4.8 The court hearing at which a motion to adjourn is dealt with generally contributes nothing to the progress or management of the case. Parties are often agreed, in which case the hearing is generally a formality. If they are not agreed, the hearing is largely concerned with the justification for the motion. It is unusual in these circumstances for a judge to take the opportunity to try to direct the future progress of the case.
4.9 Because most cases are heard on circuit, the adjournment of the business of a court, which so often occurs without warning to the Court administration, frequently means that the judge cannot be assigned to other duties and a valuable and expensive day of court time is lost. The judge may be able to turn his attention to other work, such as deliberating, and writing his opinion, upon a civil case that he has heard but has not yet decided, but that is a matter of chance rather than the result of planning. Some of the Court staff may be able to attend to other duties, but it would be unusual for all to be productively redeployed for the whole day. Counsel receive a full day's fee for attending court simply to appear in court and consent to or make a motion to adjourn a case 47.
4.10 The anticipation of members of the public is often at odds with that of the lawyers involved in the case. The latter are usually the first to know that a case is likely to be adjourned; the public on the other hand are often assembled in expectation that a case will be heard, and are not only surprised but extremely disappointed when it is postponed. Such adjournments often cause further distress and anxiety to victims and their families, and may undermine public confidence in the criminal justice system.

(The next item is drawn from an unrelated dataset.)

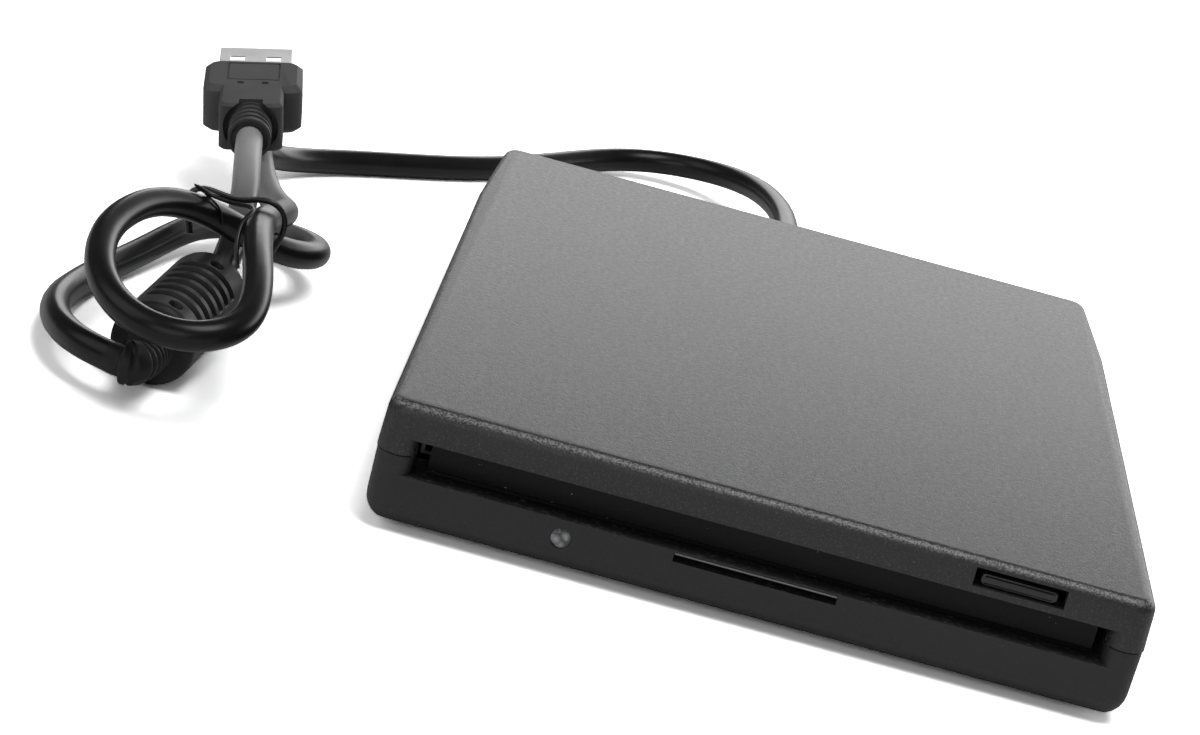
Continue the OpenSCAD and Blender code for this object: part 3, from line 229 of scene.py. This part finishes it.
def vinyl(name, color, roughness, bloom, bloom_at, bloom_reach):
    """Soft vinyl with faint waves, and a painted sheen: a pale tone, a painted reflection, that fades out
    between two distances from a place.
    """
    s = Shader(name)
    s.set(specular=0.27)
    waves = s.noise(6 * MM)
    fine = s.noise(0.25 * MM, 3.0)
    haze = s.ramp(s.noise(11 * MM, 3.0), 0.45, 0.75)
    tone = s.mix(haze, color, tuple(c * 1.5 + 0.003 for c in color))
    far = s.add("ShaderNodeVectorMath", operation="DISTANCE")
    far.inputs[1].default_value = bloom_at
    s.link(s.place, far.inputs[0])
    near = s.ramp(far.outputs["Value"], *bloom_reach, 1.0, 0.0)
    # painted reflection: near the place the colour turns to the pale painted sheen
    tone = s.mix(near, tone, s.mix(haze, bloom, toned(bloom, 1.15)))
    rough = s.math("ADD", s.ramp(fine, 0.3, 0.7, roughness - 0.006, roughness + 0.006), s.times(near, 0.1))
    normal = s.bump(fine, 0.0008 * MM, under=s.bump(waves, 0.05 * MM))
    return s.finish(tone, rough, normal)


ALL_WAYS = (1, 1, 1)


def rolled_metal(name, color, roughness, streak=(1, 14, 1), depth=0.0015 * MM):
    """Sheet or turned metal with fine lines, pressed together by the streak's factors."""
    s = Shader(name)
    s.set(metallic=1.0)
    lines = s.noise(0.9 * MM, 3.0, s.stretched(streak))
    cloud = s.noise(7 * MM, 3.0)
    tone = s.mix(s.ramp(cloud, 0.3, 0.7), toned(color, 0.86), color)
    rough = s.ramp(lines, 0.3, 0.7, roughness - 0.06, roughness + 0.08)
    return s.finish(tone, rough, s.bump(lines, depth))


def circuit_board(name, color, copper):
    """Solder mask over tracks."""
    s = Shader(name)
    s.set(specular=0.5)
    tracks = s.ramp(s.cells(2.6 * MM, feature="DISTANCE_TO_EDGE"), 0.05, 0.09, 1.0, 0.0)
    tone = s.mix(tracks, color, copper)
    return s.finish(tone, s.ramp(s.noise(0.6 * MM), 0.3, 0.7, 0.3, 0.42), s.bump(tracks, 0.01 * MM))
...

4.11 Quite apart from the impact churning has on the public and on the use of judicial resources, it is a phenomenon which is inherently wasteful of resources generally. The re-scheduling of a case is a major exercise, mainly affecting the Crown. The defence generally have few witnesses and can readily make alternative arrangements. On the other hand, the Crown have to countermand the attendance of all their witnesses and rearrange their attendance for the adjourned diet. It is likely that the preparatory work done by the advocate depute who was to conduct the trial will be wasted, as he is unlikely to be the advocate depute at the sitting to which the trial has been adjourned. Adjournments result in a great deal of wasted time and duplicated effort.
4.12 In contrast, once up and running, trials tend to proceed smoothly and to be conducted efficiently.
4.13 While distress and inconvenience to members of the public, who are witnesses, interested observers or jurors, can never be eliminated, the public, quite rightly, expect that, in a modern, sophisticated legal system, it should be possible to so organise business as to reduce the level of distress and inconvenience that is caused at present.
4.14 The challenge for this Review is to try to achieve a situation in which the members of the public involved or interested in a case, and those working in the public services and professions who are required as witnesses and who have so many other important duties, are brought to court at the stage when the case is likely to be heard. That involves identifying in advance of the trial diet those cases in which a trial is likely to be necessary and those in which it clearly is not, and trying to introduce into the whole system a greater degree of certainty about when cases will be heard. That should result in the more efficient use of the time of everyone involved in the criminal justice process without in any way prejudicing the interests of justice. In 2001 only around 14% of cases actually went to trial at the sitting to which they were first indicted 48.